Who remembers “I Am Alive“? Hardly anyone; but to refresh your memory, I Am Alive is a post-apocalyptic survival game released by Ubisoft close to 6 years ago. It was an average game that failed to turn into a franchise. It released at a time when Ubisoft‘s reputation for quality games was still intact so expectations were high.
And to be honest, I Am Alive looked good and we had high hopes for it. But the title, out of nowhere, faced a major marketing crisis. Stanislas Mettra, the creative director of I Am Alive, bashed the PC gaming market. He stated that PC gaming is 95% piracy which is why they are keeping I Am Alive a console exclusive.

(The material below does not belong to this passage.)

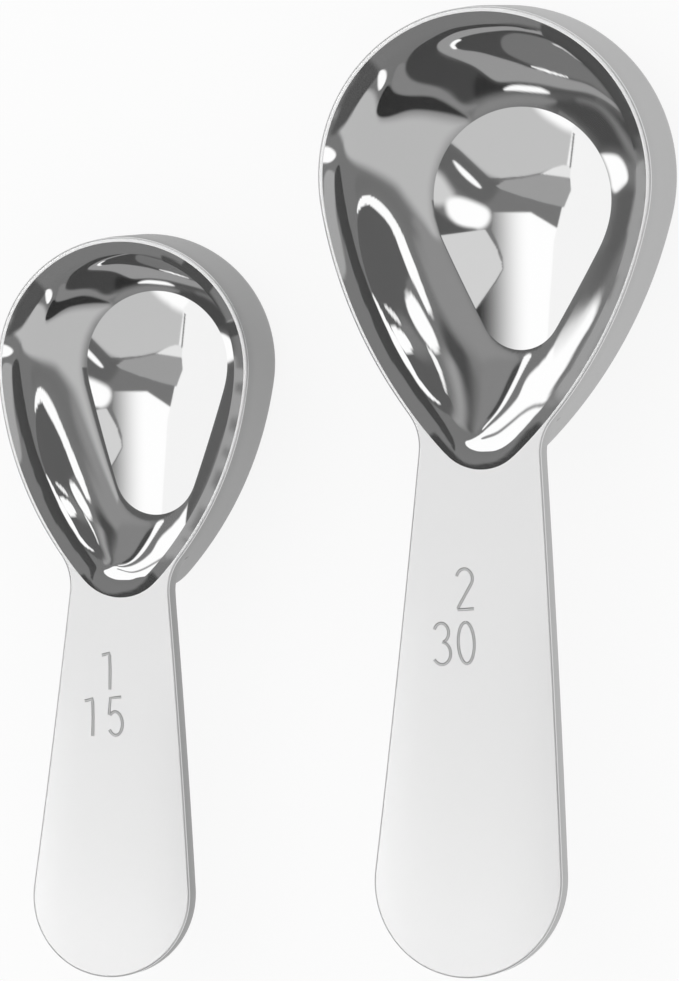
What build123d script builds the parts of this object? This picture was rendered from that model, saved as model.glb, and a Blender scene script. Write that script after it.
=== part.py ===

Which is funny because at the time pirating PS3 and Xbox 360 games had become as easy as it is on PC. Both machines were cracked and pirated games were available. Still, when asked why they are keeping the game console exclusive, he bashed the PC gaming market.
We’ve heard loud and clear that PC gamers are bitching about there being no version for them. But are these people just making noise just because there’s no version or because it’s a game they actually want to play? Would they buy it if we made it?
It’s hard because there’s so much piracy and so few people are paying for PC games that we have to precisely weigh it up against the cost of making it. Perhaps it will only take 12 guys three months to port the game to PC, it’s not a massive cost but it’s still a cost. If only 50,000 people buy the game then it’s not worth it.
Funnily enough, 6 years later, Ubisoft is praising how superior the PC is by releasing a new video titled “Why We Love PC.” Take a look:
It’s ironic, Ubisoft‘s PC ports, as well as Uplay, have struggled over the years. I think we all remember Assassin’s Creed Unity issues and Watch Dogs downgrades. Hopefully, Ubisoft will do better for PC gamers in the future.
PC market is different than consoles and it should be handled differently as well. Quality content will sell in million, takes The Witcher 3 for example. The Witcher 3 had zero DRM protection and still, it sold millions of copies on PC alone.